Le pouvoir aux jeunes ?
En 2007, l’historien Mamadou Diouf posait déjà le débat : « J’ai toujours été harcelé par le fait que des sociétés où 70% de la population a moins de 25 ans soient dirigées par des hommes qui ont plus de 50 ans. Il faut trouver une représentation de ceux qui font la société ». Il n’y a guère, la faible représentation des jeunes dans le système politique sénégalais frisait la discrimination. De modiques quotas leur étaient réservés dans les partis à l’instar des femmes et il y avait toujours des apparatchiks pour leur rappeler que la politique est l’affaire des vieux. Le président Wade, au moment de nommer Idrissa Seck à la primature ne s’était pas privé de l’avertir : « Je te considère comme mon fils. Je ne voudrais pas que tu te présentes comme un homme du présent en faisant de moi un homme du passé ». Ailleurs, le choix d’Abdou Diouf porté sur un jeune de 52 ans pour en faire le Premier secrétaire du PS lui a coûté son fauteuil. En effet, parce qu’ils n’étaient pas d’accord sur la place faite à Ousmane Tanor Dieng, Djibo Kâ et Moustapha Niasse ont préféré claquer la porte pour créer respectivement l’URD et l’AFP.

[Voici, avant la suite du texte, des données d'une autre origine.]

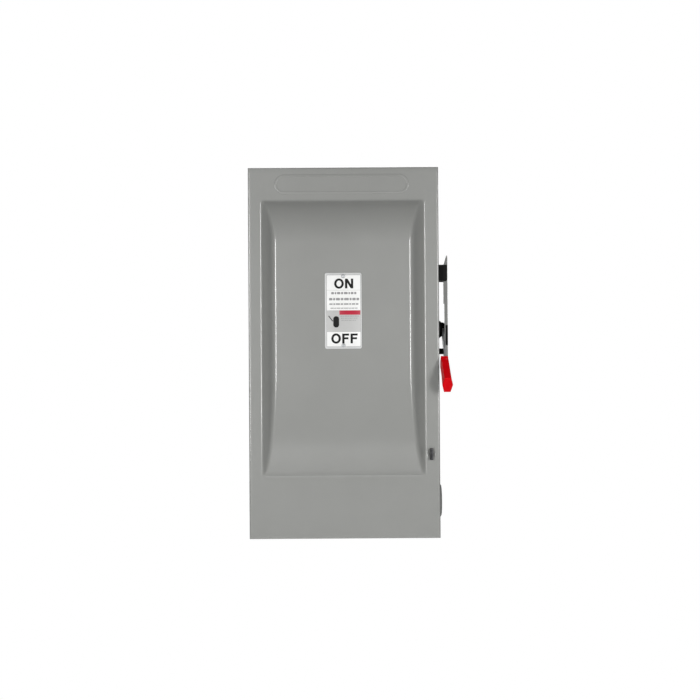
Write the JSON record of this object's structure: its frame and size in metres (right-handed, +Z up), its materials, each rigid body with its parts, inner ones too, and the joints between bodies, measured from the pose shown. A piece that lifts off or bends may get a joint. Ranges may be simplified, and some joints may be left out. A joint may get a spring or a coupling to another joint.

L’accession du pouvoir du Président Macky Sall a fait bouger les lignes et enclenché la fin de cette crise de représentation de la jeunesse. Un mouvement qui s’est accentué avec l’irruption d’Ousmane Sonko sur la scène politique. Il serait intéressant de dresser la liste des jeunes investis lors des dernières élections. Une chose est certaine, le rajeunissement de l’élite politique est en marche. Mais, il faut en convenir, les notions de « jeunesse » et de « vieillesse » sont éminemment relatives. Le sociologue Pierre Bourdieu, dans un article intitulé « La jeunesse n’est qu’un mot » souligne que l’âge est « une donnée biologique socialement manipulée et manipulable », que « les divisions entre les âges sont arbitraires » et que « la frontière entre la jeunesse et la vieillesse est dans toutes les sociétés un enjeu de luttes ».